The Pentagon aims to bolster partnerships in North Africa with the African Lion exercise this summer.

Two senior United States Army commanders will arrive in Tunisia on Wednesday to meet with local officials ahead of a planned multinational military exercise in North Africa.

Gen. Christopher Cavoli, the commander of all US Army forces in Europe and Africa, and Maj. Gen. Andrew Rohling, head of the Southern Europe Task Force, will meet with senior officials in Tunis.

Their visit will be the first official US delegation to North Africa since President Joe Biden took office last month. The trip comes a time when the COVID-19 pandemic has reduced official travel to foreign policy priorities. While there, the commanders will meet with the head of the Tunisian army’s land forces, Gen. Mohamed El Ghoul.

“We’re very excited. Tunisia is an extremely important partner of the United States,” Cavoli told reporters by phone Tuesday, adding, “We’re going to become acquainted with his operations [and] his modernization investment programs.”

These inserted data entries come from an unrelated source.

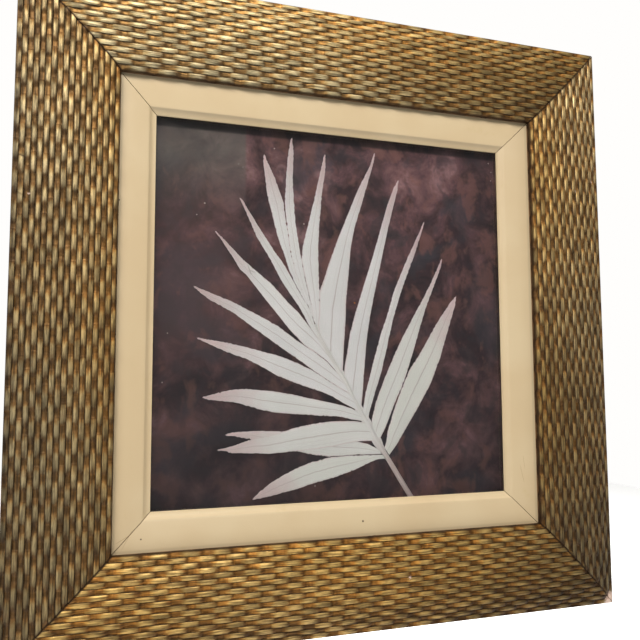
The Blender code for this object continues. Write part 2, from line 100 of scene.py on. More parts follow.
# Leaf
LEAF_FRONT = -3.6
LEAF_BACK = -4.0
LOWER_LEAF_DROP = 0.7
LAYER_DROP = 0.26
LEAFLET_BASE = 2.1
LEAFLET_COLUMNS = 17
BASE_SPREAD = 0.32
TIP_HALF = 0.5
TIP_LENGTH = 0.9
STALK_AXIS = -4.45
STALK_RISE = 0.83
STALK_BACK = -4.69
STALK_COLUMNS = 9
STALK_REACH = 2.6
FLANGE = 1.5
FLANGE_FRONT = -4.36
LEAFLET_STEP = 0.8
STALK_STEP = 1.5
TINY = 1e-6

GLASS_ARRIS = 0.3
GLASS_INSET = 3.0

LINER_SPECKS = [(-117.8, 53.0, 0.5), (10.5, -110.7, 0.7), (-104.5, -112.0, 0.5)]
# painted shading of each liner: overall brightness by side, painted shade on the bevel (a painted highlight
# where below zero) and the painted shadow of the rail in the outer corner
LINER_PAINTED_SHADING = {
    "top": (1.06, 0.24, 0.45), "right": (0.91, 0.0, 0.15),
    "bottom": (0.94, -0.12, 0.15), "left": (1.03, 0.0, 0.15),
}
LINER_HAIRLINES = [
    (-117.0, -113.5, -108.0, -109.0, 0.16), (-114.0, -117.0, -107.5, -106.0, 0.12),
    (108.5, -84.0, 111.0, -96.0, 0.14), (110.5, -79.0, 111.5, -88.0, 0.12),
]
LEAF_FOLDS = [(-51.5, 26.0, -49.0, 19.5, 0.4), (-50.6, 22.5, -46.5, 21.0, 0.3)]
PAPER_SPECKS = [
    (-74.1, 57.0, 0.6), (-78.2, 50.6, 0.45), (-56.2, 79.7, 0.5), (-53.8, 78.2, 0.4), (-19.6, 49.5, 0.5),
    (-36.4, 90.2, 0.45), (97.1, 94.4, 0.5), (98.4, 83.8, 0.4), (98.8, 89.1, 0.4), (-94.7, -36.8, 0.5),
    (-92.4, -11.8, 0.45), (-13.7, -92.1, 0.6),
]
OCHRE_SPOT = (9.8, 6.9, 0.7)
DARK_CORNER = (-60.0, -95.0, 62.0)
PALE_PATCH = (-92.0, 20.0, 62.0)
WORN_SPOTS = {
    "right": [(166.0, -165.0, 5.5), (161.0, 85.0, 0.9), (147.5, 77.5, 0.7)],
    "bottom": [(165.0, -166.5, 5.0), (34.0, -140.0, 0.7)],
    "top": [(2.5, 163.0, 0.5)],
    "left": [(-158.9, 52.0, 0.5)],
}
# from, to and strength
SCRATCHES = {"left": [((-163.9, 70.8), (-161.2, 69.4), 0.9), ((-163.9, 52.4), (-160.2, 50.4), 0.5)]}
SCRATCH_HALF = 0.5
SCRATCH_FADE = 0.25
GREEN_TINT = {
    "leaflet_left_1": 0.8, "leaflet_left_2": 0.5, "leaflet_left_3": 0.5, "leaflet_left_4": 0.3,
    "leaflet_right_1": 0.9, "leaflet_right_2": 0.6, "leaflet_right_3": 0.3,
}


# Meshes

def to_world(across, height, up):
    """Plan coordinates in millimetres to the frame's own, in metres."""
    return np.stack([across * MM, (RAIL_BACK - height) * MM, (up - HANGING_HEIGHT) * MM], axis=-1)


def add_mesh(name, points, faces, materials, face_materials=None, sharp_degrees=50.0):
    mesh = bpy.data.meshes.new(name)
    mesh.from_pydata([tuple(point) for point in points], [], faces)
    for material in materials:
        mesh.materials.append(material)
    if face_materials is not None:
        mesh.polygons.foreach_set("material_index", face_materials)
    mesh.polygons.foreach_set("use_smooth", [True] * len(mesh.polygons))
    mesh.update()
    mesh.validate()
    mesh.set_sharp_from_angle(angle=math.radians(sharp_degrees))
    piece = bpy.data.objects.new(name, mesh)
    bpy.context.scene.collection.objects.link(piece)
    return piece


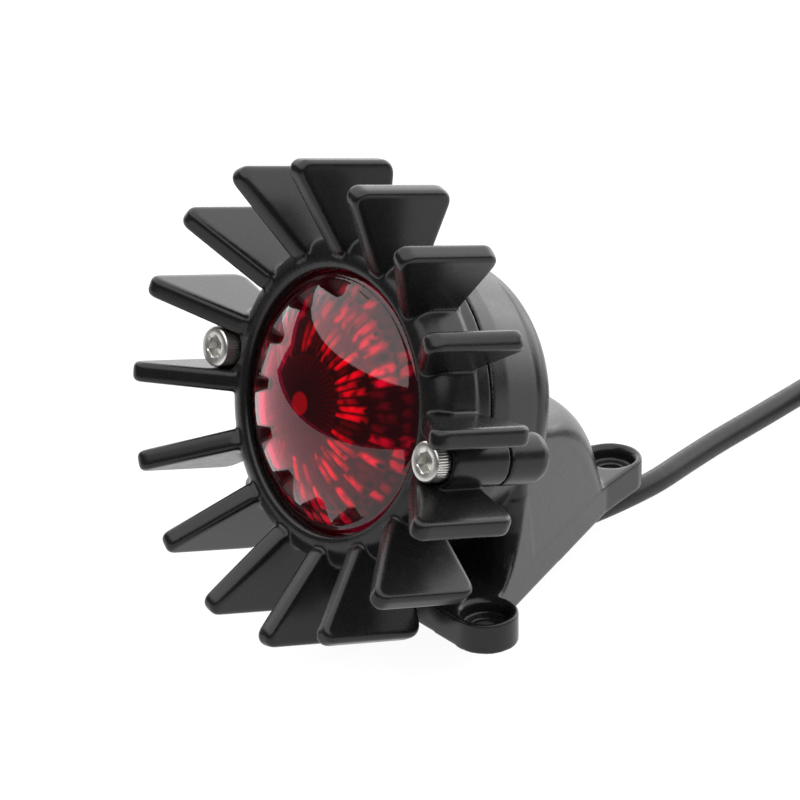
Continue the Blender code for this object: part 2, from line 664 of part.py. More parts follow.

The Tunisia visit will be a first for Cavoli, who late last year was named head of the US Army’s forces in both Europe and Africa as the Pentagon moved to merge control over its troops on the two continents amid a shift toward strategic competition with Russia and China.

Relations with Tunisia and its neighbors appear to have taken on renewed importance for Washington officials since the Kremlin introduced sophisticated military hardware into Libya’s civil war last year, including fighter jets, mobile air defenses and radar systems.

That move spurred public concern from US Africa Command that the Kremlin could potentially establish permanent basing in Libya, potentially limiting NATO’s easy access to its southern flank.

Russia’s steady support for Syrian President Bashar al-Assad in his country’s brutal civil war has already ensured Moscow one permanent foothold on the Mediterranean, US officials have said.

Tunisia’s democratic revolution in 2011 and subsequent Islamist insurgency provided Washington with an opportunity to reinvigorate military cooperation in western North Africa.

The Pentagon sent a specialized military training unit to North Africa last year. Elements of that unit, known as a security force assistance brigade, will for the first time be coordinating this year’s multinational African Lion exercise.

The exercise currently aims to bring together roughly 10,000 troops from some 20 countries for joint exercises in Senegal, Morocco and Tunisia this summer, but may be scaled back due to the coronavirus pandemic, Rohling noted. Last year’s exercise was canceled due to the pandemic.

The two generals will also visit Tunisia’s special operations command and military institutions, which Washington has supported since the 2011 revolution.

The US has provided hundreds of millions of dollars of military training and hardware sales to Tunisia’s armed forces in recent years. The two countries have also shared intelligence on Tunisian jihadi fighters traveling abroad to join the Islamic State.